Desse sentimento, me lembro de ter passado anos desejando ardentemente possuir um par de meias com pompons dependurados do elástico – isso tinha virado moda naqueles anos. Muitas crianças usavam aquele luxo que eu só pude ter depois de anos.
O jeito era resolver brincando do que não se tinha, portanto, de uma casa que fosse sua, um palacete dos ricos, e arriscar-se, quando possível, a roubar uma rosa da casa deles, uma que fosse inteiramente sua.
Para sempre marcaria a futura escritora Clarice a rosa roubada do quintal do palacete ajardinado na crônica Cem anos de perdão? Sim, para sempre e em glória. E todas as suas histórias sobre flores e primaveras nasceram desse Recife de jardins e desigualdades – da "Flor Mal-assombrada e Viva Demais" à “A Rosa Branca”, do talo das begônias que menina morde em Felicidade clandestina à crônica Dicionário, um verdadeiro inventário anatômico de 18 tipos de flores. Para não falar do icônico conto Restos do Carnaval, em que a menina é fantasiada de rosa em papel crepom. [nota 4]
E para sempre, enfim, estaria Clarice “invadida e embriagada” pelo mar de Olinda?
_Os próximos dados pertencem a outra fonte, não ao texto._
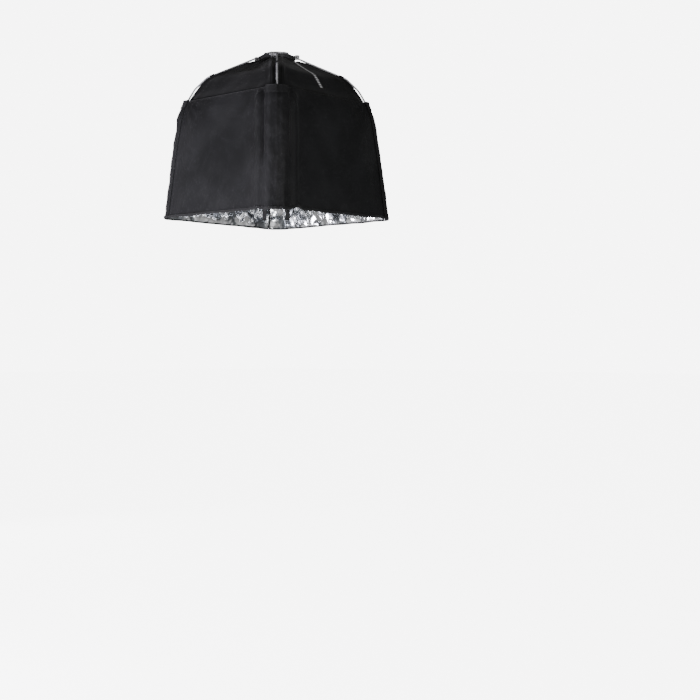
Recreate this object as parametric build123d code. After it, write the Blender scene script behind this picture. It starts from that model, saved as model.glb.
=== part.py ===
from build123d import *
import os
from math import sqrt

# A cloth softbox for a studio light. It hangs opening-down from the light, on a square plan with
# narrow cut-off corners, and four bent rods, one at each corner, hold it open.
# Millimetres. The origin is the centre of the light's seat on the adapter ring, +Z points up to the
# light, and the walls are square to X and Y. Heights named *_h are above the rim.

# ---- driving dimensions ----
SEAT_H = 722.0  # the light's seat above the rim
CLOTH = 2.0  # thickness of a cloth panel
GAP = 3.0  # between a fixed panel and the strip that moves beside it
FLANGE = 25.0  # how far a corner strip wraps on to each wall
SKIN = 0.4  # clearance between cloth pieces that ride together
HEM_H = 8.0  # height of the rim's binding
HEM_T = 3.6  # thickness of the binding

# Outer face of the skirt's corner, radius and height, from the pocket mouth to the rim.
CORNER = [(400.0, 512.0), (424.0, 455.0), (443.0, 353.0), (490.0, 0.0)]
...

Sim, o mar de Pernambuco, o porto e os navios que tanto a trouxeram como a levaram diversas vezes no seu trajeto de imigrante em busca de pertencimento.
Uma infância de pura alegria era experimentar o mar de Pernambuco, em Olinda, na praia de boa Viagem em Recife, onde fosse, e sua água verde-morna, aconchego reconfortante, brincadeira em ondas infindáveis. “Eu não sei da infância alheia”, diz Clarice. “Mas essa viagem diária [à praia do Carmo, Olinda, antes de amanhecer], me tornava uma criança completa de alegria”.
“Estou tão emocionada que não consigo escrever”, continua a escritora ao descrever o mar em “Banhos de Mar”. Mais tarde, já mulher feita, em “As Águas do Mar”, experimenta a mesma sensação de alegria e entrega ao entrar no mar, no silêncio das seis horas da manhã: “uma alegria fatal” porque “a alegria é uma fatalidade”.
O espaço aqui neste artigo não é suficiente para aprofundar a questão que me propus a investigar: esta de como, a despeito das privações e da infelicidade da pobreza, uma cidade como Recife impregnou como “alegria fatal” os textos de Clarice Lispector (e um tanto os meus).
O restante desta minha reflexão, que não cabe aqui desenvolver, fica como homenagem ao centenário desta que é a maior escritora brasileira de todos os tempos, mas como homenagem a ser continuada, sempre que possível.
NOTAS
[nota 1] “Esclarecimentos – Explicação de Uma Vez Por Todas”. In LISPECTOR, Clarice. A Descoberta do Mundo. Rio de Janeiro: Nova Fronteira, 1984, p. 498.
[nota 2] Todas as referências biográficas sobre Clarice Lispector estão em GOTLIB, Nádia. Clarice: Uma Vida Que Se Conta. São Paulo: Ática, 1995. E, da mesma autora, Clarice: Fotobiografia. São Paulo: Edusp/Imprensa Oficial do Estado de São Paulo, 2007.
[nota 3] “O que eu queria ter sido”. LISPECTOR, Clarice. In op. cit., p. 217.
[nota 4] Todos os títulos citados neste parágrafo e no seguinte estão em LISPECTOR, op. cit.